Russell: If you look at any fairy tale, it is fraught with horrors that seem insurmountable, relentless goblins who seen undefeatable, and relentless rabbit holes, but they make you feel human. That’s why fairy tales were invented — so that you could tell them to children so they could face the greatest, most horrific things. “I hate to break it to you, but…” Fairy tales are really meant to let humans feel very small and realize how small they are — small, fragile creatures. And it isn’t until you really experience that and don’t hide from it, and you’re willing to accept it, that a story becomes inspiring to me. Any story.

MTV: In “Joy,” as in nearly all of your previous films, family plays a major role.

Russell: It is our lives. As Robert De Niro and I always say to one another about life with families, “It’s always something. It never ends.” Every time we turn around, it’s going to be something. Forget the news. I’m not talking about the news. I’m talking about your life. And families are part of the duality of our world. Beauty does not exist without ugliness. Plants don’t grow without garbage and dirt and death. The same thing is true of your family. They can be your greatest foes and your greatest supporters.

MTV: It’s the balance in “Joy” between her family supporting her and trapping her — sometimes trapping her by supporting her, as her father does when he tells her it is OK that she is failing. He thinks she has overreached herself. In most movies, the father who says that would be one-dimensional: the man who tried to thwart his daughter’s dreams. But here he is a man who loves Joy so much that he wants to protect her from her not being able to realize her dreams.

Russell: There are people who describe this family in terrible terms, and I do not agree with them. It’s not all or nothing. Some people are like ice cream. They are 100 percent wonderful. And some people are very mixed. But you still love them, and you’re very grateful they’re in your life, and your world would be emptier without them. We didn’t meet Joy until right before pre-production, and only because Robert insisted that we meet the father. I didn’t want to meet Joy because I didn’t want to be beholden to her. I just wanted to do this big fable where she would open the box of her childhood paper creations at the end, like I’d seen Jennifer do in life, and she’d be older. And so they sat with us — Joy; her father, Rudy; and her daughter Christie, who’s very beautiful and runs Joy’s company with her. And as soon as they sat down, Rudy, who is in his argyle sweater and is in his eighties, says, “When I created all these things, and I made all these inventions…” As if he had invented the Miracle Mop and the other things.
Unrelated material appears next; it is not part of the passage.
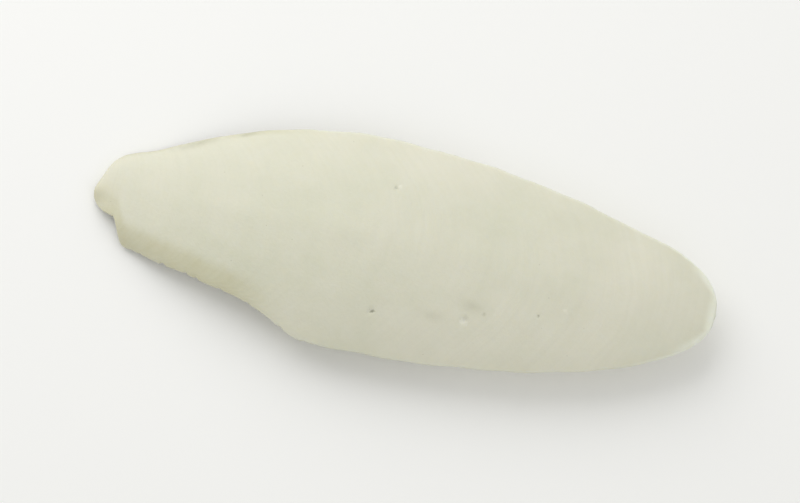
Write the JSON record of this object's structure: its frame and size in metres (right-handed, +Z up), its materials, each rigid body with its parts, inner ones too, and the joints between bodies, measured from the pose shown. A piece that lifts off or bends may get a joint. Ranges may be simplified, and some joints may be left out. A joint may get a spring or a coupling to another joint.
{
  "type": "cuttlebone",
  "caption": "Long oval chalky shell with a smooth domed upper side, a thin rim, a swollen chambered underside and a hollow rear end.",
  "frame": {"origin": "on the surface the bone lies on, under the middle of its length and width", "axes": "+X from the narrow rear tip to the rounded front end, +Z up out of the domed shield"},
  "size_m": [0.215, 0.0762, 0.024],
  "materials": {
    "bone": "matte"
  },
  "bodies": {
    "root": {"cuttlebone": "bone"}
  },
  "joints": []
}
And we look over to her and think, Is this going to become like some reality TV show where she throws a chair at him? And instead, we were knocked out by her quiet, benevolent power. We just looked at Joy, and just the way she sat there and brushed her pants off and looked at him with complete compassion knocked us out. Joy still has love in her heart for him. And we said, “She is the unanxious presence in the room.”

Francois Duhamel/Twentieth Century Fox

MTV: Which is what Joy’s grandmother (Diane Ladd) says of Joy in the film. In that vein, let me throw something at you. I know when you were young, you once copied “It’s a Wonderful Life” line by line because you loved the film so much and you thought it would help teach you how to write a script. I see “Joy” as David O. Russell’s “It’s a Wonderful Life.” Joy is George Bailey; the Miracle Mop is her savings and loan; her grandmother is Clarence the Angel; and capitalism, which threatens to crush Joy, is Potter.

Russell: I will say this much. There is all that in this picture: the love of family; all the different characters in the family; the relentlessness of what she must face; the loss of her dreams and her saying, “Why am I still stuck here? I was the high school valedictorian.” “The smartest one in the [crowd]” — do you remember that line from “It’s a Wonderful Life,” about George?

MTV: And also the line, “George, you were born old.” That’s Joy too.

Russell: “It’s a Wonderful Life” is a magical movie that I would love to pay homage to in yet an even bigger way. There’s much of it in this picture just in the sense that I love seeing Joy in her maturity, happy to be alive but happy to be at peace with herself and what she’s fought for. What I said to Jennifer is, “This is the secret of your character. Look. [Russell places his palms together and moves his hands gently up and down in front of him as if in prayer, pointing to some inner strength.] No one can ever take that away from you. It’s right here. And you can just pick it up and do it again. Something is going to happen. It’s that focus between you and whatever it is you’re going to dare to create.”

And that is what the movie is celebrating. When she looks out the window at the end of the film with those two little girls and their dad, it’s a big snow, but it’s not a real snow; and it’s not the family she quite wanted. She’s looking through there and she’s feeling sadness. But she’s also feeling gratitude. And she’s feeling she’s just broken through, and she’s feeling like a grown-up who is able to carry loss. And that’s mature joy.